A proper risk equation was available to predict the incidence of stroke, though not based on a Japanese population but on Chinese data, namely the China HNS. To address this, predictions in the COM were calibrated to reflect the distribution of haemorrhagic-to-ischaemic strokes from a Japanese study.38 Further CV event rates were calibrated using proportions (ACS:stroke and MI:UA) sourced from studies in Japan.40 41 CV events and all-cause mortality tended to be mildly underpredicted.

A fully adjusted model was also available to estimate OSA prevalence.50 The validation was limited since the source study did not provide raw prevalence rates by BMI levels. A systematic literature review in Asian individuals74 showed significant differences in OSA prevalence rates between studies in Japan, ranging from 3.7% to 97.3%, with these differences attributed to differences in age and BMI of the studied populations. These two factors were retained as independent predictors in the Park et al model, along with sex, T2D and hypertension.

With only two multivariable models identified, our study was limited by the lack of an Asian equivalent to the Framingham cohort. Involving Japanese/East-Asian populations in longitudinal, large-scale cohort studies evaluating obesity-related complications and relevant risk factors is critical to support future international research and health equity.

Another limitation is that changes over time in prediction variables are generally not reported in the source studies. Such is the case of glycaemic levels which are expected to influence the prediction of T2D, and more so in people with overweight and obesity. It is also uncertain how current changes in BMI may revert or delay the evolution of NAFLD, and how the rates of late-stage liver complications including decompensated cirrhosis, cancer and transplant, will be affected. Using the COM for Japan, the 10-year predicted rates of NAFLD complications were relatively low and changed little with changes in BMI, suggesting a conservative approach. Such uncertainty could be partly addressed via probabilistic sensitivity analyses within the COM.

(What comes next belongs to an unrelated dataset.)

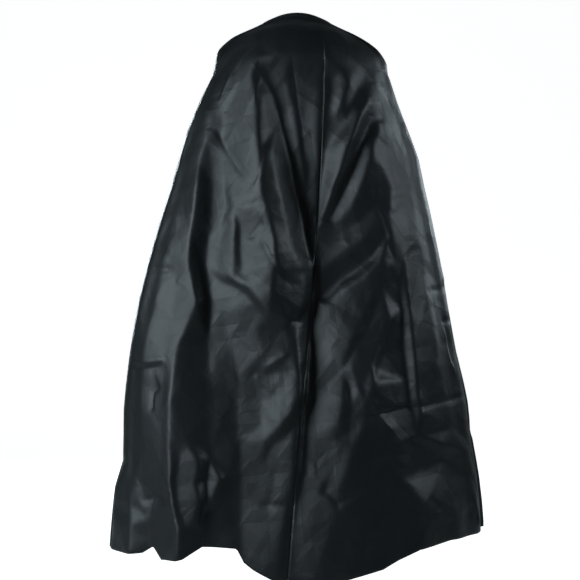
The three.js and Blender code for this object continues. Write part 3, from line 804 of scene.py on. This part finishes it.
def mottle(tree, factor, dark, light):
    """A colour between dark and light, by a factor held within 0 and 1."""
    return add_node(tree, "ShaderNodeMix", {"data_type": "RGBA"},
                    {"Factor": factor.clamped(), 6: (*dark, 1), 7: (*light, 1)}, 2)


def feed(tree, shader, colour, gloss, relief):
    """Gives a shader its colour, its roughness and its relief, in metres, through a bump."""
    bump = add_node(tree, "ShaderNodeBump", {}, {"Strength": 1.0, "Distance": 1.0, "Height": relief})
    for name, value in (("Base Color", colour), ("Roughness", gloss), ("Normal", bump)):
        tree.links.new(value.link, shader.inputs[name])


def noise(tree, place, scale, detail=3.0, roughness=0.5):
    inputs = {"Vector": place, "Scale": scale, "Detail": detail, "Roughness": roughness}
    return add_node(tree, "ShaderNodeTexNoise", {}, inputs)


CREASE_TURN = (0.3, 0.9, 0.4)  # radians, so that the creases run aslant


def facet_heights(tree, place, scale):
    """Flat-sided dents with straight creases between them, as in cloth that was packed folded."""
    settings = {"distance": "CHEBYCHEV"}
    return add_node(tree, "ShaderNodeTexVoronoi", settings, {"Vector": place, "Scale": scale})


FACETS_LARGE = (5.0, 0.011)  # (scale, height in metres)
FACETS_SMALL = (13.0, 0.0034)
CRINKLE_HEIGHT = 0.0008
WEAVE_HEIGHT = 0.00006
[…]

Some complications listed by the JASSO were examined in the literature but were not included in the COM due to insufficient or inconclusive data regarding the existence of an association between obesity and an increased risk of, for example, the spectrum of menstrual disorders, severe CKD or end-stage renal failure. There were no Japanese or East-Asian studies to inform the link between endometriosis and BMI. Looking at international publications, a meta-analysis by Liu and Zhang75 reported a protective effect of obesity with regard to endometriosis: overall, the RR for endometriosis was 0.67 with each 5 kg/m² increase in BMI. In three Asian studies from Iran, the reduction of endometriosis risk was even stronger: RR 0.55 (95% CI 0.46 to 0.65) per 5 kg/m² increase. A Korean study also reported a protective effect: women with advanced-stage endometriosis had lower BMIs than those with minimal or mild disease.76 Considering the current evidence, this complication was not included in the Japanese COM.

Finally, and as a general limitation of this work, it was not possible to include other measures of adiposity, aside from BMI, such as abdominal circumference, waist-to-hip ratio and abdominal circumference-to-height ratio, which may better predict CVD and CV mortality,77 78 due to currently insufficient data on their association with the herein considered clinical endpoint, and more empirical evidence around this will be needed to allow incorporation of such measures into the COM. Collecting a broader range of adiposity indicators in future studies of obesity-related complications would greatly enhance the assessment of health and economic impact of obesity across geographical locations and ethnicities.

In conclusion, this study is relevant for obesity-related research in anticipating future events and analysing the impact of therapeutic interventions on the occurrence of complications as well as on their health and economic outcomes in Japan. This model may also be more readily adapted to other East-Asian countries compared with the Western model, although this may require further adjustments and validation.